= Synod of Baccanceld =

Purported medieval synod

The Synod of Baccanceld is said to have been held in Bapchild, Kent at the end of the seventh or beginning of the eighth century.

According to the 1913 Catholic Encyclopedia:
This meeting was rather a witenagemot, or Anglo-Saxon Parliament or Royal Council (in Christian kingdoms often including clerics), rather than an ecclesiastical synod, as it was presided over by Wihtred, King of Kent. There were present at its deliberations Berhtwald, Archbishop of Canterbury, and Tobias, Bishop of Rochester, besides abbots, abbesses, priests, deacons and lay lords. The chief enactments are embodied in a charter whose terms secured to the Church forever the donations and privileges bestowed on it by the laity, since "what had once been given to God might never be resumed to man's use". Moreover, on the death of prelates, fitting successors were to be appointed with the advice and approval of the archbishop, without any royal intervention; such action would nullify the election; and lay interference was expressly disclaimed as being outside the limits of the laity's rights.

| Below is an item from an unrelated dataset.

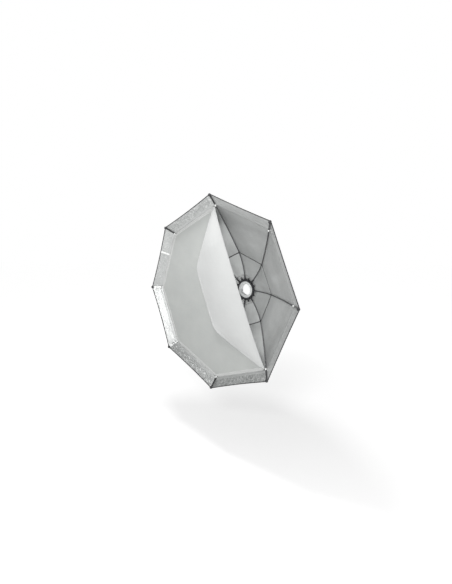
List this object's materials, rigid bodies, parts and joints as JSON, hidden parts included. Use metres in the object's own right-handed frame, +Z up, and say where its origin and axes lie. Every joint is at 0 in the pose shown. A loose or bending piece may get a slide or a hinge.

The cathedral churches of Canterbury and Rochester were granted in perpetuity, immunity from royal requisitions or tribute otherwise than voluntary, and these were never to create precedent; all these privileges being secured under severe spiritual penalties for infringement. The interest and importance of this document rest on the fact that Henry Spelman and others have regarded it as the most ancient English charter. Its authenticity has been called in question; but though different versions of it exist, there can be little doubt of the general genuineness of the terms common to all, as here summarized.

Modern historians regard the charter reporting the synod as a forgery, although using a witness list from genuine charters.